After fifteen minutes of striding around the town, Connery located a livery and shopped for a rental horse. He encountered an unpleasant surprise: the proprietor of the livery apparently had no use for Irishmen, and Connery had enough of a brogue to mark him as one. When the man refused to lower the price to anything approaching reasonable, Connery stormed off in a huff and spent another thirty minutes looking for another livery.

This time he put on his best flat American accent and quickly took possession of a fine roan at a reasonable cost. The horse came with assurances that it was a horse accustomed to the thin air of the mountains and would serve him well as he headed up to the higher altitudes around Culvertown. The saddle was old but comfortable to both horse and rider and for a little extra came equipped with a rifle sleeve. Connery strapped his bag on the back of the saddle, thanked and tipped the liveryman, and rode out onto the sunny street.

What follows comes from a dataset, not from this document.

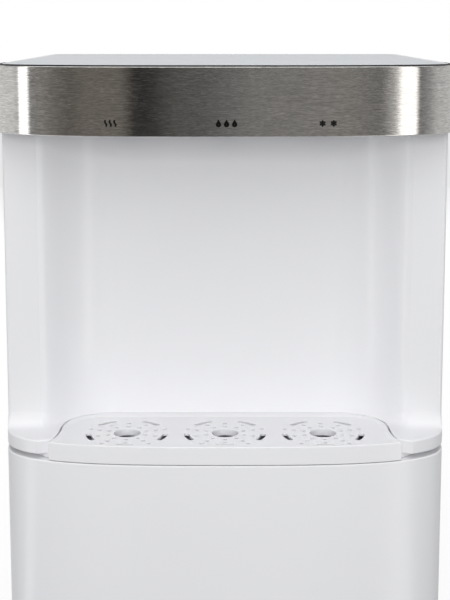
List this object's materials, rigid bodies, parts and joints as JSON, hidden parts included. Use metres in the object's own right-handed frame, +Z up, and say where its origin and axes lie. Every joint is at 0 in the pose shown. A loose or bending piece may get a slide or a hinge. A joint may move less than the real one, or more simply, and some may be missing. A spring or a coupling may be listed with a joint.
{
  "type": "countertop water dispenser",
  "caption": "Countertop water dispenser with hot, normal and cold push-lever taps above an alcove and a lift-out drip tray.",
  "frame": {"origin": "centre of the bounding box, at the level of the feet's undersides", "axes": "+X to the user's right, -Y towards the user, +Z up"},
  "size_m": [0.31, 0.33, 0.48],
  "materials": {
    "white": "gloss white moulding",
    "light_grey": "satin light grey moulding",
    "brushed_band": "stainless sheet brushed along its length",
    "black": "fine moulded texture",
    "rubber_black": "matt",
    "stainless": "satin",
    "foam": "porous",
    "copper": "drawn tube",
    "silicone": "soft satin",
    "black_enamel": "gloss enamel",
    "circuit_board": "solder mask",
    "clear_plastic": "milky",
    "red": "gloss",
    "galvanised": "zinc coated sheet"
  },
  "bodies": {
    "chassis": {"lower_front_panel": "white", "side_panel_left": "white", "side_panel_right": "white", "alcove_panel": "white", "head_soffit": "white", "rear_cover": "white", "drain_spigot": "white", "top_deck": "light_grey", "steel_band": "brushed_band", "band_gasket": "black", "tap_hot": "black", "tap_normal": "black", "tap_cold": "black", "wall_spacer_left": "black", "wall_spacer_right": "black", "power_inlet": "black", "switch_housing_heating": "black", "switch_housing_cooling": "black", "foot_front_left": "rubber_black", "foot_front_right": "rubber_black", "foot_rear_left": "rubber_black", "foot_rear_right": "rubber_black", "compressor_mount_1": "rubber_black", "compressor_mount_2": "rubber_black", "compressor_mount_3": "rubber_black", "lid_hinge_pin": "stainless", "lever_pin_hot": "stainless", "lever_pin_normal": "stainless", "lever_pin_cold": "stainless", "hot_tank": "stainless", "cold_tank": "stainless", "rear_screw_1": "stainless", "rear_screw_2": "stainless", "rear_screw_3": "stainless", "rear_screw_4": "stainless", "cold_jacket": "foam", "filter_drier": "copper", "tube_hot": "silicone", "tube_normal": "silicone", "tube_cold": "silicone", "feed_tube_hot": "silicone", "feed_tube_cold": "silicone", "compressor": "black_enamel", "condenser_coil": "black_enamel", "control_board": "circuit_board", "reservoir": "clear_plastic", "base_pan": "galvanised", "tank_shelf": "galvanised", "mid_shelf": "galvanised", "board_bracket": "galvanised"},
    "lid": {"top_lid": "light_grey"},
    "lever_hot": {"lever_hot": "light_grey"},
    "lever_normal": {"lever_normal": "light_grey"},
    "lever_cold": {"lever_cold": "light_grey"},
    "child_lock": {"child_lock": "red"},
    "tray": {"drip_tray": "light_grey"},
    "grille": {"tray_grille": "white"},
    "switch_heating": {"switch_heating": "red"},
    "switch_cooling": {"switch_cooling": "red"},
    "drain_cap": {"drain_cap": "black"}
  },
  "joints": [
    {"name": "lid_hinge", "type": "hinge", "parent": "chassis", "child": "lid", "pos_m": [0, 0.147, 0.474], "axis": [-1, 0, 0], "range_deg": [0, 100]},
    {"name": "lever_hot_push", "type": "hinge", "parent": "chassis", "child": "lever_hot", "pos_m": [-0.0678, -0.097, 0.454], "axis": [1, 0, 0], "range_deg": [0, 12], "stiffness_Nm_per_rad": 0.08, "springref_deg": -5.73},
    {"name": "lever_normal_push", "type": "hinge", "parent": "chassis", "child": "lever_normal", "pos_m": [0, -0.097, 0.454], "axis": [1, 0, 0], "range_deg": [0, 12], "stiffness_Nm_per_rad": 0.08, "springref_deg": -5.73},
    {"name": "lever_cold_push", "type": "hinge", "parent": "chassis", "child": "lever_cold", "pos_m": [0.0678, -0.097, 0.454], "axis": [1, 0, 0], "range_deg": [0, 12], "stiffness_Nm_per_rad": 0.08, "springref_deg": -5.73},
    {"name": "child_lock_slide", "type": "slide", "parent": "lever_hot", "child": "child_lock", "axis": [1, 0, 0], "range_m": [0, 0.006], "stiffness_N_per_m": 40, "springref_m": -0.001},
    {"name": "tray_slide", "type": "slide", "parent": "chassis", "child": "tray", "axis": [0, -1, 0], "range_m": [0, 0.09]},
    {"name": "grille_lift", "type": "slide", "parent": "tray", "child": "grille", "axis": [0, 0, 1], "range_m": [0, 0.03]},
    {"name": "switch_heating_rock", "type": "hinge", "parent": "chassis", "child": "switch_heating", "pos_m": [0.06, 0.1578, 0.042], "axis": [-1, 0, 0], "range_deg": [0, 16]},
    {"name": "switch_cooling_rock", "type": "hinge", "parent": "chassis", "child": "switch_cooling", "pos_m": [0.092, 0.1578, 0.042], "axis": [-1, 0, 0], "range_deg": [0, 16]},
    {"name": "drain_cap_turn", "type": "hinge", "parent": "chassis", "child": "drain_cap", "pos_m": [-0.04, 0.16, 0.042], "axis": [0, 1, 0], "continuous": true}
  ]
}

One more stop awaited before he began the last leg of his journey. He rode to the nearest gun shop and purchased a used Winchester rifle and a new Colt pistol, with a shoulder holster for the latter and ammunition for both weapons. He felt very extravagant, spending so much in one day, but Gunnison had given him clear instructions to do all these things and not worry about the cost. The Illustrated American could afford it, and it was important that Connery be well armed and well mounted.

There were two other men in the gun shop when Connery made his purchases. They were examining rifles in a glass case, seemingly paying little heed to Connery, but when he pulled out his roll of bills he did get the feeling that they noticed it. He promised himself to be more careful in the future about showing the amount of money he had on him.

He left the gun shop and slid his Winchester into the saddle boot. A perfect fit. Connery swung into the saddle and rode to the next corner, pausing long enough to inspect a pole on which various slabs had been nailed, with arrows pointing in the directions of other towns in the vicinity. He found the indicator for Culvertown and rode off in that direction.

He did not notice that the pair in the gun shop had emerged and watched his departure. After he rounded the corner and was out of sight, they glanced at each other, speaking quickly and low, and trotted off to a nearby hitching post where their own mounts waited.